The Dalai Lama has long had an interest in science and once said that if he had not been a monk he would have been an engineer. Over the past decade he has encouraged western neuroscientists to study the effects of Buddhist meditation, originally through meetings at his home and more recently by attending conferences at major US universities.
Buddhist monks typically spend hours in meditation each day, a practice they say enhances their powers of concentration.
Trained meditators claim to be able to hold their attention on a single object for hours at a time without distraction, or to shift attention as many as 17 times in the time it takes to snap your fingers.
Both claims go against current scientific thinking, which says attention cannot be held as long or switched so quickly, and some neuroscientists have started investigating whether they have a biological basis. Some believe the monks' skills could be down to plasticity, the ability of even fully formed adult mammalian brains to change and adapt.
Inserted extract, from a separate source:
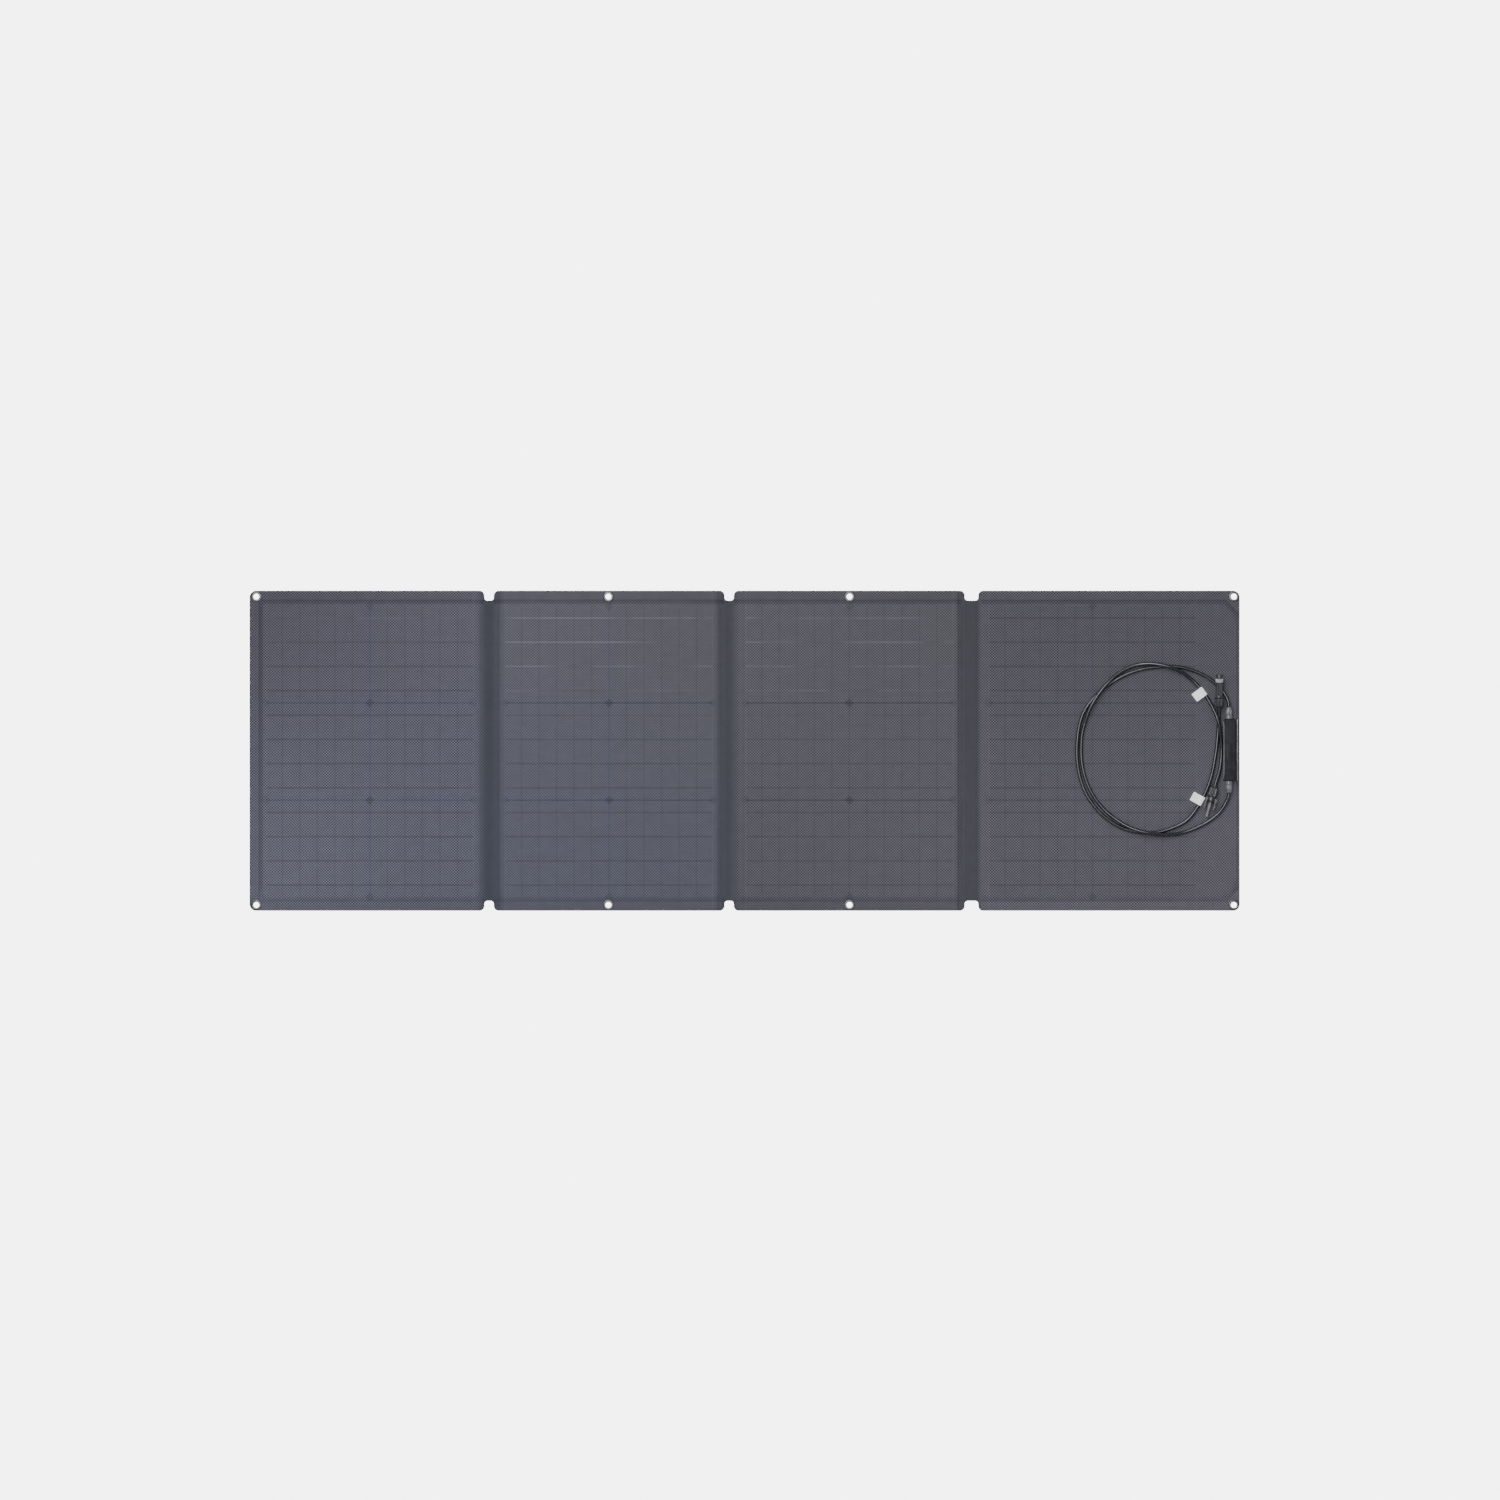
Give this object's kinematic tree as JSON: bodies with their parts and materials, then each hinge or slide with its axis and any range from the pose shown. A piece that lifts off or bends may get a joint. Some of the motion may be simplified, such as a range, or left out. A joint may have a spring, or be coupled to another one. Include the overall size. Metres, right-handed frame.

The research peaked in November last year when a team led by Richard Davidson, a psychologist at the University of Wisconsin, Madison, published research in the US journal Proceedings of the National Academy of Sciences that suggested networks of brain cells were better coordinated in people who were trained in meditation.
The scientists included Matthieu Ricard, a Buddhist monk at the Shechenm monastery in Nepal, who has a PhD in molecular biology from the Pasteur Institute in Paris. They said the brain differences they observed might explain the heightened awareness reported by meditating monks.
Mr Davidson helped to arrange the Dalai Lama's talk at the neuroscience conference, which is the first in a series billed as dialogues between neuroscience and society.
The protesters say the team's research is flawed because it compared monks in their 30s and 40s with much younger university students.
Their petition reads: "Inviting the Dalai Lama to lecture on neuroscience of meditation is of poor scientific taste because it will highlight a subject with hyperbolic claims, limited research and compromised scientific rigour."
It compares the lecture to inviting the Pope to talk about "the relationship between the fear of God and the amygdala [part of the brain]" and adds "it could be a slippery road if neuroscientists begin to blur the border between science and religious practices".
Carol Barnes, the president of the Society for Neuroscience, said: "The Dalai Lama has had a long interest in science and has maintained an ongoing dialogue with leading neuroscientists for more than 15 years, which is the reason he was invited to speak at the meeting. It has been agreed that the talk will not be about religion or politics.
"We understand that not every member will agree with every decision and we respect their right to disagree."